GWEN IFILL: Finally tonight: a poet still exploring his own deep connections to the past.
Jeffrey Brown has our story.
DAVID FERRY, Poet: In February, "It will be my snowman's anniversary, with cake for him and soup for me."
JEFFREY BROWN: The weekly poetry reading for 88-year-old David Ferry with his daughter and two grandsons, who live next door to his home in Brookline, Mass., today's entry, Maurice Sendak's "Chicken Soup With Rice."
WOMAN: "Blowing once, blowing twice, blowing chicken soup with rice."
JEFFREY BROWN: More often, Ferry is found here at his desk, filling in more lines and verses in a lifetime of writing. And, late in life, the honors keep coming. Recently, he was given the Ruth Lilly Lifetime Achievement Award. And his newest collection, titled "Bewilderment," won the National Book Award for Poetry.
What does it turn you are bewildered by?
DAVID FERRY: Everything.
But -- every poem, as I -- just as everything we say to one another, is an attempt to try to get something clear to the other person or to ourselves and so on. And that's always a partial success and a partial failure. And the title acknowledges that.
JEFFREY BROWN: Ferry grew up in New Jersey the son of a businessman, and spent most of his adult life teaching English at Wellesley College, chairing the department, raising a family, busy with all that entails.
And he has a simple answer for what some have seen as a hugely productive flowering late in life.
DAVID FERRY: One answer is retirement.
JEFFREY BROWN: Your retirement gave you more time?
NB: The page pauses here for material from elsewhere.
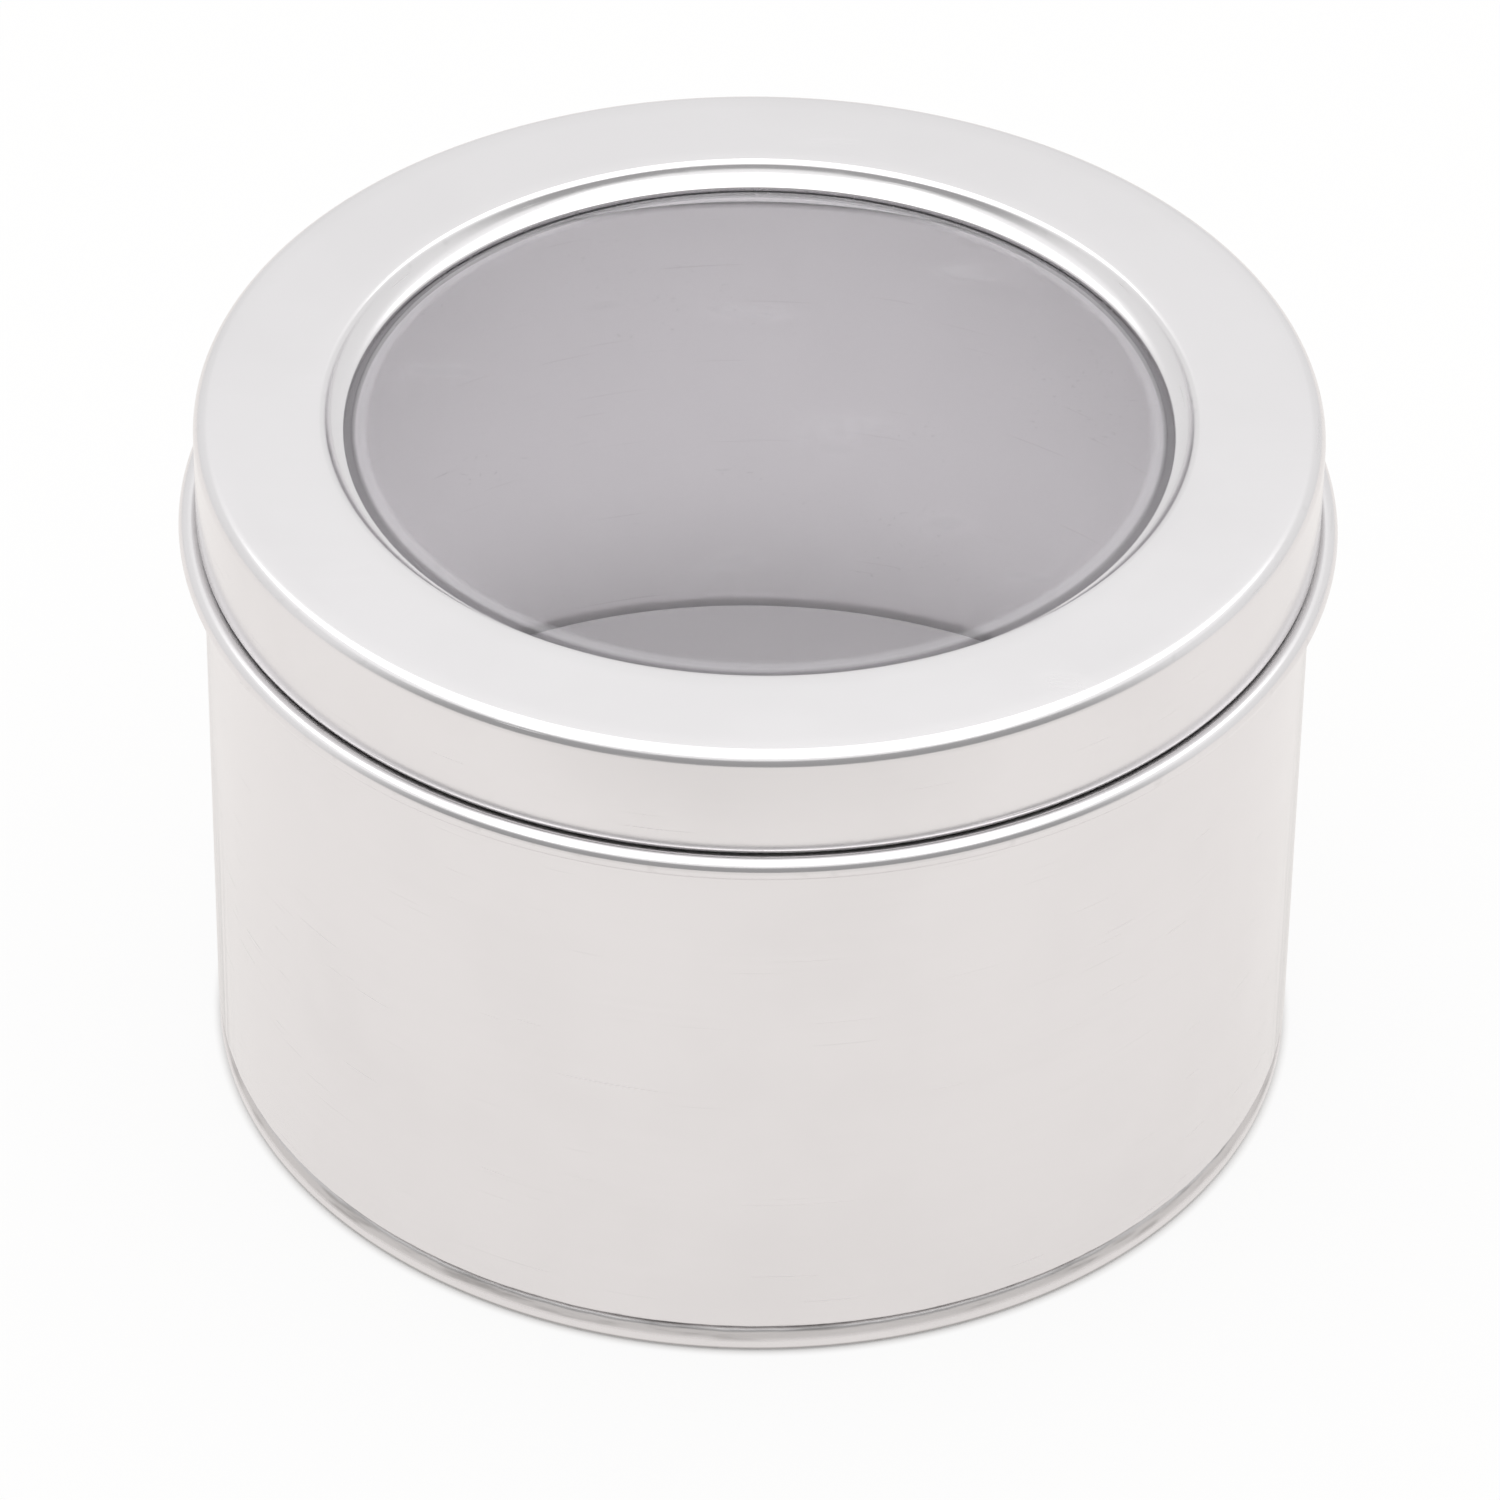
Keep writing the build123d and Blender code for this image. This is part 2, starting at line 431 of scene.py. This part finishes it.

DAVID FERRY: It gave me more time. It doesn't feel like, you know, suddenly I have got a lot of energy I didn't have in a sense. I don't know whether I had it or not, just because I was doing other things.
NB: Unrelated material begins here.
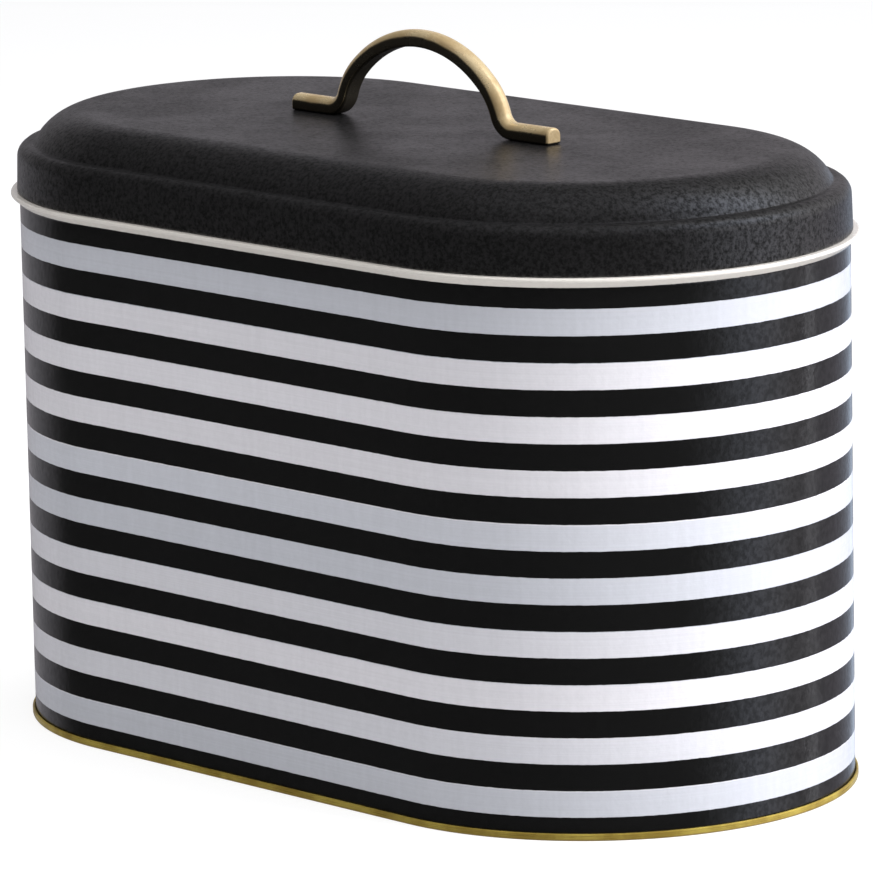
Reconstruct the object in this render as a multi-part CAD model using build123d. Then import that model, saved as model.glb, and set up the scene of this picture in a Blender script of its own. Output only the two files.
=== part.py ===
from build123d import *

import os
from math import cos, radians, sin, sqrt

# Bread bin: an oval tinplate body with a slip lid and a cast bow handle.
# Millimetres, +Z up, +X along the length. Origin: centre of the footprint, on the table.
# A sheet's section is drawn as (distance from the end's centre line, height) and carried
# round the oval.

# ---- body ----
body_length = 330.0  # outside the wall, end to end
body_width = 175.0  # outside the wall, front to back; the ends are half circles of this width
body_height = 186.3  # table to the flat top of the bead, where the lid rests
body_sheet = 0.5
wall_lap = 6.0  # width of the lapped side seam

bead_proud = 3.0  # how far the bead stands out from the wall
bead_rise = 3.5  # height over which the wall flares out to the bead
bead_nose_radius = 0.5  # of the sheet's middle
bead_root_radius = 1.0

neck_inset = 0.8  # neck's outer face, in from the wall's outer face
neck_rise = 10.5  # neck's top, above the bead
neck_root_radius = 0.5  # of the sheet's middle
curl_radius = 0.95  # rolled safe edge, of the sheet's middle
curl_turn = 270.0

# ---- base ----
base_sheet = 0.5
seam_height = 2.4  # gold ring round the foot
seam_proud = 1.0
seam_play = 0.1  # room for sealing compound on both sides of the wall
seam_corner = 0.35
floor_lift = 3.2  # floor's upper face above the table
floor_step = 1.0  # centre of the floor is pressed down by this much
floor_step_inset = 16.0
floor_radius = 0.8

# ---- lid ----
lid_sheet = 0.6
skirt_proud_hem = 0.8  # skirt's outer face at the hem, out from the wall's outer face
skirt_proud_top = 0.3
skirt_rise = 11.9  # straight part of the skirt
ledge_corner_radius = 4.5
ledge_inset = 5.5  # foot of the dome, in from the wall's outer face
dome_run = 18.0  # rounded flank, inwards
dome_rise = 11.0  # rounded flank, upwards
dome_root_radius = 0.8
hem_height = 4.0
hem_sheet = 0.6

# ---- handle ----
bar_width = 6.8
bar_thickness = 5.7
bar_top_radius = 3.0  # the bar is domed on top
bar_edge_radius = 1.0  # along its underside
handle_length = 125.2
crown_radius = 46.0  # of the bar's middle, over the top
crown_angle = 43.5
shoulder_radius = 24.0  # of the bar's middle, down the sides
leg_angle = 71.0  # steepest slope of the legs
leg_straight = 0.5
foot_bend_radius = 7.0
foot_end_radius = 0.9

# ---- fasteners ----
screw_spacing = 107.0
screw_diameter = 3.0
screw_length = 5.0
screw_head_diameter = 5.6
screw_head_height = 2.2
screw_head_edge = 0.6
recess_width = 0.9  # cross recess in the head
recess_length = 3.0
recess_depth = 1.1
thread_play = 0.05  # all round, in the handle's tapped hole
tap_margin = 0.6  # tapped hole deeper than the screw reaches
lid_hole_diameter = 3.4
washer_diameter = 7.0
washer_thickness = 0.5
washer_hole_diameter = 3.2

# ---- worked out ----
end_radius = body_width / 2
straight_half = body_length / 2 - end_radius
ledge_height = body_height + skirt_rise + ledge_corner_radius
lid_height = ledge_height + dome_rise
dome_radius = (dome_run**2 + dome_rise**2) / (2 * dome_rise)


def round_the_oval(section):
    """Carry a section (distance from the end's centre line, height) round the oval."""
    start = Plane(origin=(straight_half, 0, 0), x_dir=(0, -1, 0), z_dir=(-1, 0, 0))
    profile = start * section
    front = extrude(profile, amount=2 * straight_half)
    end = revolve(profile, axis=Axis((straight_half, 0, 0), (0, 0, 1)), revolution_arc=180)
    half = front + end
    return half + Rot(0, 0, 180) * half


def at(inset, height):
    """Section point, given how far in from the wall's outer face it lies."""
    return (end_radius - inset, height)


def body_wall():
    """Wall, outward bead, and the neck with its rolled edge, all one sheet."""
    middle = body_sheet / 2
    neck = neck_inset + middle
    neck_top = body_height + neck_rise
    curl_centre = at(neck + curl_radius, neck_top - curl_radius - middle)
    rise = FilletPolyline(
        at(middle, base_sheet),
        at(middle, body_height - bead_rise),
        at(middle - bead_proud, body_height - 2 * middle - bead_nose_radius),
        at(middle - bead_proud, body_height - middle),
        at(neck, body_height - middle),
        at(neck, curl_centre[1]),
        radius=[bead_root_radius, bead_nose_radius / 2, bead_nose_radius, neck_root_radius],
    )
    curl = CenterArc(curl_centre, curl_radius, 0, curl_turn)
    shell = round_the_oval(trace(rise + curl, line_width=body_sheet))
    seam_bottom = floor_lift + base_sheet
    seam_top = body_height - bead_rise - bead_root_radius
    lap = Pos(0, end_radius - 1.5 * body_sheet, seam_bottom) * Box(
        wall_lap, body_sheet, seam_top - seam_bottom, align=(Align.CENTER, Align.CENTER, Align.MIN)
    )
    return shell + lap


def base_panel():
    """Pressed end: gold fold outside the wall, channel under it, recessed floor."""
    middle = base_sheet / 2
    leg = body_sheet + seam_play + middle
    pressed = FilletPolyline(
        at(-seam_play - middle, middle),
        at(leg, middle),
        at(leg, floor_lift - middle),
        at(floor_step_inset, floor_lift - middle),
        at(floor_step_inset + floor_step, floor_lift - floor_step - middle),
        (0, floor_lift - floor_step - middle),
        radius=[middle * 1.2, floor_radius, floor_radius, floor_radius],
    )
    fold = Pos(*at(-seam_play - seam_proud / 2, seam_height / 2)) * Rectangle(seam_proud, seam_height)
    fold = fillet(fold.vertices().group_by(Axis.X)[-1], seam_corner)
    return round_the_oval(trace(pressed, line_width=base_sheet) + fold)


def lid_line(depth):
    """Half section of the lid as a line, this far inside its outer face, hem to centre."""
    hem = at(depth - skirt_proud_hem, body_height)
    skirt_top = at(depth - skirt_proud_top, body_height + skirt_rise)
    corner = at(ledge_corner_radius - skirt_proud_top, body_height + skirt_rise)
    corner_end = (corner[0], ledge_height - depth)
    dome_centre = at(ledge_inset + dome_run, lid_height - dome_radius)
    reach = dome_radius - depth
    foot_drop = ledge_height - depth - dome_centre[1]
    dome_foot = (dome_centre[0] + sqrt(reach**2 - foot_drop**2), ledge_height - depth)
    crown = (dome_centre[0], lid_height - depth)
    slant = sin(radians(45))
    corner_mid = (
        corner[0] + (ledge_corner_radius - depth) * slant,
        corner[1] + (ledge_corner_radius - depth) * slant,
    )
    return [
        Line(hem, skirt_top),
        ThreePointArc(skirt_top, corner_mid, corner_end),
        Line(corner_end, dome_foot),
        RadiusArc(dome_foot, crown, -reach),
        Line(crown, (0, lid_height - depth)),
    ]


def lid_shell():
    """Pressed slip lid with a folded hem and two holes for the handle's screws."""
    outer = lid_line(0)
    inner = lid_line(lid_sheet)
    hem_edge = Line(outer[0] @ 0, inner[0] @ 0)
    centre_edge = Line(outer[-1] @ 1, inner[-1] @ 1)
    section = make_face(outer + inner + [hem_edge, centre_edge])
    for line, radius in ((outer, dome_root_radius), (inner, dome_root_radius + lid_sheet)):
        root = section.vertices().sort_by_distance(line[3] @ 0)[0]
        section = fillet(root, radius)
    lean = (skirt_proud_hem - skirt_proud_top) / skirt_rise * hem_height
    hem_out = lid_sheet - skirt_proud_hem
    hem = make_face(
        Polyline(
            at(hem_out, body_height),
            at(hem_out + hem_sheet, body_height),
            at(hem_out + hem_sheet + lean, body_height + hem_height),
            at(hem_out + lean, body_height + hem_height),
            close=True,
        )
    )
    shell = round_the_oval(section + hem)
    holes = [
        Pos(side * screw_spacing / 2, 0, lid_height - lid_sheet / 2)
        * Cylinder(lid_hole_diameter / 2, 2 * lid_sheet)
        for side in (-1, 1)
    ]
    return shell - holes


def handle_line():
    """Middle of the handle's bar, right half, from the crown out to the foot's end."""
    crown = radians(crown_angle)
    leg = radians(leg_angle)
    foot = lid_height + bar_thickness / 2
    top = (
        foot
        + foot_bend_radius * (1 - cos(leg))
        + leg_straight * sin(leg)
        + shoulder_radius * (cos(crown) - cos(leg))
        + crown_radius * (1 - cos(crown))
    )
    over = CenterArc((0, top - crown_radius), crown_radius, 90, -crown_angle)
    shoulder_centre = over @ 1 - Vector(sin(crown), cos(crown)) * shoulder_radius
    shoulder = CenterArc(
        shoulder_centre, shoulder_radius, 90 - crown_angle, crown_angle - leg_angle
    )
    straight = Line(shoulder @ 1, shoulder @ 1 + Vector(cos(leg), -sin(leg)) * leg_straight)
    bend_centre = straight @ 1 + Vector(sin(leg), cos(leg)) * foot_bend_radius
    bend = CenterArc(bend_centre, foot_bend_radius, 270 - leg_angle, leg_angle)
    pad = Line(bend @ 1, (handle_length / 2, foot))
    return over + shoulder + straight + bend + pad


def handle():
    """Bow handle of one domed bar, with a tapped hole up into each foot."""
    path = Plane.XZ * handle_line()
    start = Plane(origin=path @ 0, x_dir=(0, 1, 0), z_dir=path % 0)
    bar = Rectangle(bar_width, bar_thickness)
    bar = fillet(bar.vertices().group_by(Axis.Y)[-1], bar_top_radius)
    bar = fillet(bar.vertices().group_by(Axis.Y)[0], bar_edge_radius)
    right = sweep(start * bar, path=path)
    end_edges = right.faces().sort_by(Axis.X)[-1].edges()
    right = fillet(end_edges, foot_end_radius)
    bow = right + mirror(right, about=Plane.YZ)
    reach = screw_length - washer_thickness - lid_sheet + tap_margin
    holes = [
        Pos(side * screw_spacing / 2, 0, lid_height)
        * Cylinder(
            screw_diameter / 2 + thread_play,
            reach,
            align=(Align.CENTER, Align.CENTER, Align.MIN),
        )
        for side in (-1, 1)
    ]
    return bow - holes


def handle_washer(side):
    """Plain washer against the lid's underside."""
    ring = Circle(washer_diameter / 2) - Circle(washer_hole_diameter / 2)
    top = lid_height - lid_sheet
    return Pos(side * screw_spacing / 2, 0, top - washer_thickness) * extrude(ring, washer_thickness)


def handle_screw(side):
    """Pan-head screw from inside the lid; its thread is a plain cylinder."""
    seat = lid_height - lid_sheet - washer_thickness
    upright = (Align.CENTER, Align.CENTER, Align.MIN)
    shank = Cylinder(screw_diameter / 2, screw_length, align=upright)
    head = Pos(0, 0, -screw_head_height) * Cylinder(
        screw_head_diameter / 2, screw_head_height, align=upright
    )
    head = fillet(head.edges().group_by(Axis.Z)[0], screw_head_edge)
    slot = Box(recess_length, recess_width, recess_depth, align=upright)
    cross = Pos(0, 0, -screw_head_height) * (slot + Rot(0, 0, 90) * slot)
    return Pos(side * screw_spacing / 2, 0, seat) * (shank + head - cross)


def main():
    """Build every piece and write one STEP file for each."""
    pieces = {
        "body_wall": body_wall(),
        "base_panel": base_panel(),
        "lid_shell": lid_shell(),
        "handle": handle(),
    }
    for name, side in (("left", -1), ("right", 1)):
        pieces[f"handle_washer_{name}"] = handle_washer(side)
        pieces[f"handle_screw_{name}"] = handle_screw(side)
    os.makedirs("parts", exist_ok=True)
    for name, piece in pieces.items():
        export_step(piece, f"parts/{name}.step")


main()
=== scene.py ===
"""Looks for an oval tinplate bread bin: striped body, gold foot ring, black lid and brass bow handle.

Metres, +Z up, +X along the bin's length, the origin at the middle of its footprint.
A sheet's section is given as (out, up): out from the centre line of the round end, up from the table.
"""

import logging
import math
from collections.abc import Callable, Sequence
from dataclasses import dataclass, field
from enum import Enum

import bmesh
import bpy
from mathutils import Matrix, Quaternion, Vector


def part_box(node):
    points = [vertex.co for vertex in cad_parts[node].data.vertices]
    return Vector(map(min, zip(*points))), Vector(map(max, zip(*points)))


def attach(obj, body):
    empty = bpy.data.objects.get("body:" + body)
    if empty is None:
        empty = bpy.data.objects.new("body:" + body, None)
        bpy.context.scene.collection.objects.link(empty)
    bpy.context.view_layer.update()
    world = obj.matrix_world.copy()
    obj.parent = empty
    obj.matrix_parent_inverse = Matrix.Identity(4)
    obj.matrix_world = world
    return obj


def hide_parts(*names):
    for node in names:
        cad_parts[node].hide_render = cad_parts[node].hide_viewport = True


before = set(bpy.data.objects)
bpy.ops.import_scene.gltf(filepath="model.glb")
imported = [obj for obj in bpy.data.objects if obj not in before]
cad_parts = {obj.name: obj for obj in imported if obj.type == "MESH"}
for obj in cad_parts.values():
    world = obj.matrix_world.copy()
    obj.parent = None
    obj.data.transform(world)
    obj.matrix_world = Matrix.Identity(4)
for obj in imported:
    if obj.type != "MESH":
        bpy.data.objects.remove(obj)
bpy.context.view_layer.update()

MM = 0.001
WELD = 0.005 * MM  # points nearer than this are one point
SOFT_ANGLE = math.radians(32.0)  # edges flatter than this are shaded smooth
log = logging.getLogger("bread_bin")
Piece = bpy.types.Object


class Side(Enum):
    """The two ends of the handle."""

    LEFT = -1
    RIGHT = 1


class Element(Enum):
    """What a selection in edit mode picks."""

    POINT = "VERT"
    FACE = "FACE"


# ---------------------------------------------------------------- bench work


def clear_bench() -> None:
    """Leave edit mode and select nothing, so that an operator touches only the next piece."""
    if bpy.context.object is not None and bpy.context.object.mode != "OBJECT":
        bpy.ops.object.mode_set(mode="OBJECT")
    bpy.ops.object.select_all(action="DESELECT")


def take(piece: Piece) -> None:
    """Make one object the only selected and active one."""
    clear_bench()
    piece.select_set(True)
    bpy.context.view_layer.objects.active = piece


def pick(rule: Callable[[Vector, Vector], bool], element: Element = Element.POINT) -> int:
    """Select points or faces of the mesh in edit mode.

    Args:
        rule: says from an element's place and normal whether it is picked.
        element: whether points or faces are picked.

    Returns:
        How many were picked.
    """
    bpy.ops.mesh.select_mode(type=element.value)
    bpy.ops.mesh.select_all(action="DESELECT")
    mesh = bpy.context.edit_object.data
    shape = bmesh.from_edit_mesh(mesh)
    if element is Element.POINT:
        places = [(point, point.co) for point in shape.verts]
    else:
        places = [(face, face.calc_center_median()) for face in shape.faces]
    picked = [part for part, place in places if rule(place, part.normal)]
    for part in picked:
        part.select_set(True)
    shape.select_flush_mode()
    bmesh.update_edit_mesh(mesh)
    return len(picked)


def push(x: float = 0.0, y: float = 0.0, z: float = 0.0) -> None:
    """Extrude what is selected by a step."""
    bpy.ops.mesh.extrude_region_move(TRANSFORM_OT_translate={"value": (x, y, z)})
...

JEFFREY BROWN: In addition to his own volumes of poetry, Ferry is renowned as a translator. He's done acclaimed English versions of the Babylonian epic "Gilgamesh" and of Latin texts by Horace and Virgil.
And lines from works of the past will, in turn, show up in and become part of his own verse. In the "Bewilderment" collection, for example, a translation of a poem by Virgil is followed by a similarly themed poem by Ferry himself. This is a man clearly obsessed with connections and links.
I saw a review where someone referred to you with great admiration as a special kind of thief. So that's all artists, you know, use, right?
DAVID FERRY: Yes. And I do, do that. One reason for doing that is what it says in my own poem, its usefulness for that poem. It also, I think, does mean that there's a kind of motive to connect what you're saying to the past of writing, that you want your own poem to be part of that kind of enterprise.
JEFFREY BROWN: There is a poem of yours called "Ancestral Lines" which goes to this question of connections to the past, right?
DAVID FERRY: Yes.
JEFFREY BROWN: Can you read the beginning for us?
DAVID FERRY: It says: "When following the others' lines, which are the tracks of somebody gone before, leaving me mischievous clues, telling me who they were and who it was they weren't, and who it is I am because of them, or, just for the moment, reading them, I am, although the next moment, I'm back in myself and lost."
JEFFREY BROWN: You have these lines of others telling me who they were, who they weren't, and who I am.
DAVID FERRY: Yes. Yes.
JEFFREY BROWN: That's the kind of connective tissue you see.
DAVID FERRY: Yes.
When you read something, and especially when you're reading compellingly great, that becomes part of your identity, at least while you're reading it. You become changed by reading it. And then you're finished with it. Then you're lost again. Then you're back to just who you are.
JEFFREY BROWN: After the death of his wife seven years ago, Ferry moved to be nearer his daughter and grandsons.
And in his new neighborhood, he now finds himself the unofficial poet laureate of Matt Murphy's, a local Irish pub that has immortalized him with a photo on the wall and a passage from one of his poems painted around the bar.
He's also working his way through a new translation of one of the famous poems in world literature, Virgil's epic "The Aeneid," hoping to finish in another two years.
The recognition is pleasing, he told me, though he had his own humorous take on the National Book Award victory.
DAVID FERRY: When I told I was a finalist, I told my daughter, and she said -- she said, what do you think your chances are?
And I said, "One in five," because there were five finalists. And I said, but my hope is maybe they'd give it -- give it to me as a preposterous pre-posthumous award.
JEFFREY BROWN: Preposterous pre-posthumous award?
DAVID FERRY: Right, right.
JEFFREY BROWN: Well, David Ferry, I'm glad they gave you the award. Congratulations.
Nice to talk to you.
DAVID FERRY: Thank you. Very nice to talk to you.